John Carroll had gotten dizzy and took two falls recently. Another time he was walking the family dog when he lost a shoe in the snow and came home without it, his daughter said.

Otherwise, her father has remained sharp, lucid and able-bodied, Eileen Carroll said.

He had his bank card and a VISA with him but “doesn’t believe in (cellphones)” his daughter said. The car doesn’t have EZ-Pass: Her parents don’t travel far enough to need it, she explained.

The first clue of any sort came around 2 a.m., when a charge showed up on John Carroll’s card for $75 at a Luc Oil service station in Philadelphia.

His daughter called Wayne police, who immediately sent over two officers.

“They’ve been so great through all of this,” Carroll said.

There’s no previous connection that would explain a trip to Philadelphia, she said. Her father had only been there once — for a school event for her when she was very young, Carroll said.

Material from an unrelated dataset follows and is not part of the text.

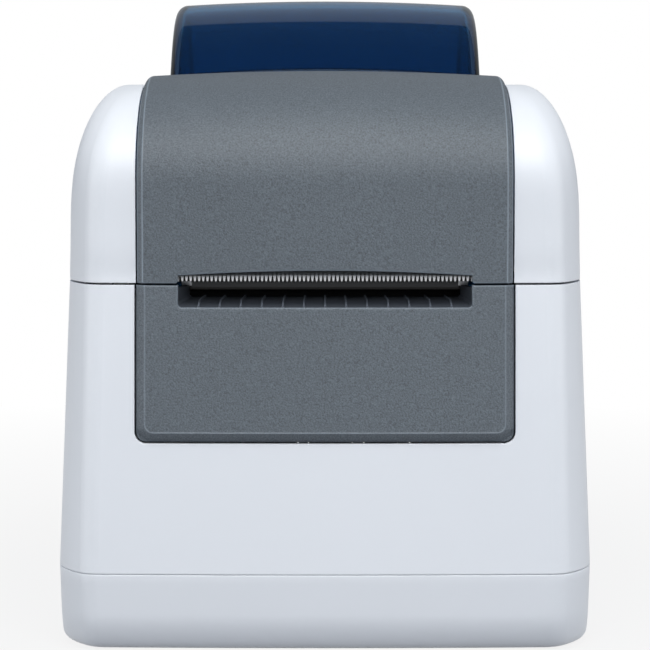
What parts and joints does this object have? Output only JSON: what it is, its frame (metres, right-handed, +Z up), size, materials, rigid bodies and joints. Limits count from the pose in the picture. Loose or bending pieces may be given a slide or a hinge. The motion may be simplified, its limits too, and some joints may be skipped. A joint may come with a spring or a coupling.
{
  "type": "thermal label printer",
  "caption": "Desktop label printer with a rear-hinged lid, blue roll window, toothed tear bar and geared platen drive.",
  "frame": {"origin": "middle of the footprint, on the surface that the feet stand on", "axes": "+X to the right seen from the front, +Y to the rear, +Z up"},
  "size_m": [0.1642, 0.224, 0.2008],
  "materials": {
    "white_shell": "fine satin moulded plastic",
    "grey_cover": "fine spark-eroded texture",
    "blue_window": "polished see-through blue",
    "dark_frame": "matt black moulding",
    "bay_grey": "matt dark grey moulding",
    "rubber_black": "matt rubber",
    "stainless": "brushed stainless strip",
    "zinc_steel": "zinc-plated sheet",
    "bright_pin": "ground steel",
    "alloy": "extruded aluminium",
    "gear_white": "natural acetal",
    "motor_black": "black lacquered can",
    "board_green": "solder resist",
    "chip_black": "moulded epoxy",
    "socket_metal": "plated sheet",
    "ceramic": "glazed ceramic",
    "lamp_clear": "clear light pipe",
    "bronze": "sintered bronze",
    "guide_dark": "matt dark grey moulding"
  },
  "bodies": {
    "base": {"bottom_tray": "white_shell", "rubber_feet": "rubber_black", "case_screws": "zinc_steel", "housing": "white_shell", "hinge_pins": "bright_pin", "front_panel": "grey_cover", "media_bay": "bay_grey", "drive_side_plate": "zinc_steel", "plain_side_plate": "zinc_steel", "platen_bushings": "bronze", "idler_pin": "bright_pin", "stepping_motor": "motor_black", "sensor_rail": "bright_pin", "pinion_pin": "zinc_steel", "circuit_board": "board_green", "board_chips": "chip_black", "board_capacitors": "alloy", "board_screws": "zinc_steel", "power_inlet": "chip_black", "usb_socket": "socket_metal", "network_socket": "socket_metal", "serial_socket": "socket_metal", "switch_bezel": "dark_frame"},
    "lid": {"lid_shell": "white_shell", "top_cover": "grey_cover", "roll_window": "blue_window", "lid_frame": "dark_frame", "head_bracket": "zinc_steel", "head_pivot_pin": "bright_pin", "head_springs": "bright_pin", "tear_bar": "stainless", "tear_bar_holder": "dark_frame", "lamp_lens": "lamp_clear", "control_board": "board_green", "control_switch": "chip_black"},
    "platen": {"platen_roller": "rubber_black", "platen_shaft": "bright_pin", "platen_gear": "gear_white"},
    "idler": {"idler_gear": "gear_white"},
    "motor_rotor": {"motor_pinion": "bright_pin"},
    "mark_sensor": {"mark_sensor": "dark_frame"},
    "right_guide": {"right_guide": "guide_dark"},
    "left_guide": {"left_guide": "guide_dark"},
    "right_hub": {"right_hub": "guide_dark"},
    "left_hub": {"left_hub": "guide_dark"},
    "guide_pinion": {"guide_pinion": "gear_white"},
    "print_head": {"head_ceramic": "ceramic", "head_sink": "alloy"},
    "feed_button": {"feed_button": "grey_cover"},
    "power_rocker": {"power_rocker": "dark_frame"},
    "right_latch": {"right_latch": "grey_cover"},
    "left_latch": {"left_latch": "grey_cover"}
  },
  "joints": [
    {"name": "lid_hinge", "type": "hinge", "parent": "base", "child": "lid", "pos_m": [0, 0.109, 0.1122], "axis": [-1, 0, 0], "range_deg": [0, 84]},
    {"name": "platen_spin", "type": "hinge", "parent": "base", "child": "platen", "pos_m": [0, -0.082, 0.1007], "axis": [1, 0, 0], "continuous": true},
    {"name": "idler_spin", "type": "hinge", "parent": "base", "child": "idler", "pos_m": [0, -0.07786, 0.08525], "axis": [1, 0, 0], "continuous": true},
    {"name": "motor_spin", "type": "hinge", "parent": "base", "child": "motor_rotor", "pos_m": [0, -0.06746, 0.06723], "axis": [1, 0, 0], "continuous": true},
    {"name": "sensor_slide", "type": "slide", "parent": "base", "child": "mark_sensor", "axis": [1, 0, 0], "range_m": [-0.036, 0.036]},
    {"name": "right_guide_slide", "type": "slide", "parent": "base", "child": "right_guide", "axis": [1, 0, 0], "range_m": [-0.028, 0]},
    {"name": "left_guide_slide", "type": "slide", "parent": "base", "child": "left_guide", "axis": [1, 0, 0], "range_m": [0, 0.028]},
    {"name": "guide_pinion_spin", "type": "hinge", "parent": "base", "child": "guide_pinion", "pos_m": [0, 0.0347, 0.0588], "axis": [0, 0, 1], "range_deg": [-5, 280]},
    {"name": "right_hub_spin", "type": "hinge", "parent": "right_guide", "child": "right_hub", "pos_m": [0.04, 0.0347, 0.1308], "axis": [1, 0, 0], "continuous": true},
    {"name": "left_hub_spin", "type": "hinge", "parent": "left_guide", "child": "left_hub", "pos_m": [-0.04, 0.0347, 0.1308], "axis": [1, 0, 0], "continuous": true},
    {"name": "head_pivot", "type": "hinge", "parent": "lid", "child": "print_head", "pos_m": [0, -0.0665, 0.1152], "axis": [-1, 0, 0], "range_deg": [0, 3], "stiffness_Nm_per_rad": 6, "deforming": ["head_springs"]},
    {"name": "feed_button_press", "type": "slide", "parent": "lid", "child": "feed_button", "axis": [0, 0, -1], "range_m": [0, 0.0012], "stiffness_N_per_m": 800},
    {"name": "power_rocker_tilt", "type": "hinge", "parent": "base", "child": "power_rocker", "pos_m": [-0.052, 0.10175, 0.0682], "axis": [1, 0, 0], "range_deg": [0, 12]},
    {"name": "right_latch_slide", "type": "slide", "parent": "base", "child": "right_latch", "axis": [0, -1, 0], "range_m": [0, 0.005], "stiffness_N_per_m": 400},
    {"name": "left_latch_slide", "type": "slide", "parent": "base", "child": "left_latch", "axis": [0, -1, 0], "range_m": [0, 0.005], "stiffness_N_per_m": 400}
  ],
  "couplings": [
    {"joint": "idler_spin", "follows": "platen_spin", "ratio": -1.8571},
    {"joint": "motor_spin", "follows": "platen_spin", "ratio": 6.1905},
    {"joint": "left_guide_slide", "follows": "right_guide_slide", "ratio": -1},
    {"joint": "guide_pinion_spin", "follows": "right_guide_slide", "rad_per_m": -166.67}
  ]
}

Two more charges showed up out of Philadelphia just before 6:30 a.m. One was for a dollar at a Dunkin Donuts and the other for $9.84 at a Wah-Wah (Some initial confusion was resolved after it was believed the charge was from a Wal-Mart.)

Employees at both said it was difficult to help because of the number of people who pass through their stores.

Wayne Detective Dave Collins worked the case intently, Carroll told CLIFFVIEW PILOT.

He tried to obtain a Silver Alert, but her father didn’t meet the criteria because he doesn’t have Alzheimers, she said. Collins nonetheless got New Jersey State Police to flag the car’s license plate.

The detective also was trying to contact a service station in Mount Laurel, where a $15 charge was registered at 9:15 a.m.

“That could be good news,” Carroll said just before 1 p.m. “First Philadelphia, then Mount Laurel. Hopefully he’s headed back home.”